I think you can get to things quicker and probably change that cycle that was going on in general. So I feel like there is a… I am still bullish in that corridor.

I think a lot of good companies will come out of this thing. Now, I don’t know. I think people ask these questions like, hey, will the LLM, like foundational models come out of India?

Will this come out of India? And because people do these comparisons, I mean, sometimes comparisons are not the right thing. I think it will eventually happen.

We are going through that phase where we are getting into the phase of creation now. And then you will get into what I call is innovation.

Siddhartha Ahluwalia 01:07:08
Yeah.
I think that creation happened at scale and exits will happen at scale then.

Viral Bajaria 01:07:11
Yeah. Well, first is creation, exits for those creations. People get more hungry.

They will then invest in innovation. Then you will see all those innovation, like innovative things, like whether it is deep tech, whether it is like all these, all those things will happen eventually.
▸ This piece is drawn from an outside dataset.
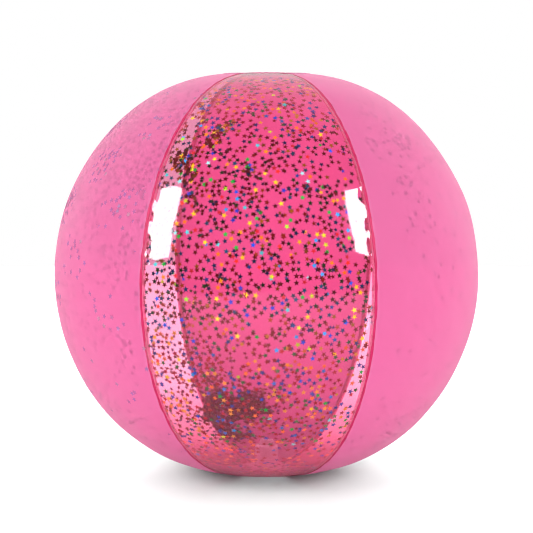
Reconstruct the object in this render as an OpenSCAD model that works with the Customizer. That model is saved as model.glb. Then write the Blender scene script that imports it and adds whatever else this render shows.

But you have to get on a journey.

You can’t jump. Right. I think everybody wants to jump.

Siddhartha Ahluwalia 01:07:28
And last is, you know, just for us, why did you invest in NEON?

Viral Bajaria 01:07:33
Because I like you. Again, I will go back to my thesis. So there are two things, two learnings I had, right.

One was wanted to be in the India-US corridor. That was one thing that I always wanted. So when we met in your thesis, that was great.

The second part for me is, as I said before, I had done so many bad investments. I think I can say I’m probably one of the worst angel investment pickers. I got so into like liking the founder, liking the idea, like, oh, let’s go in.

And then I feel like that discipline wasn’t there for me. And as a person who does this thing professionally, I think, I think like you have the right thesis. Let it be with you.

And in that second portion, I also realized that my money is just locked in. There is no exit for me. And until there will be an exit for the company, but at least by being in funds, you have the front seat, you have the say on a lot of things and other things.

So I feel like those are the things that’s why I invested. But yeah, I mean, I liked your distribution model too. You have a great distribution model.

This NEON for like a podcast that you have created, an audience you have created is great.

Siddhartha Ahluwalia 01:08:40
Yeah, our goal is at least for a founder by next year, if we can do, we did 15 podcasts in this trip to do 100 podcasts by the end of next year.

Viral Bajaria 01:08:48
Oh, wow. You are going to wipe podcast.

Siddhartha Ahluwalia 01:08:52
You are right. We wish for the podcast to be wiped, you know, I could replace the bad thing.

Viral Bajaria 01:09:00
That’s one thing you probably, we can’t replace it by.

Siddhartha Ahluwalia 01:09:03
We can’t replace it by. But thank you so much. Amazing to have this conversation.

Viral Bajaria 01:09:06
Thank you so much. Yeah.

Siddhartha Ahluwalia 01:09:08
Yeah. Finally, we are able to do it. I’m glad it turned out to be so good.

I learned a lot from you.

Viral Bajaria 01:09:12
No, thank you so much. I learned a lot from your podcast too.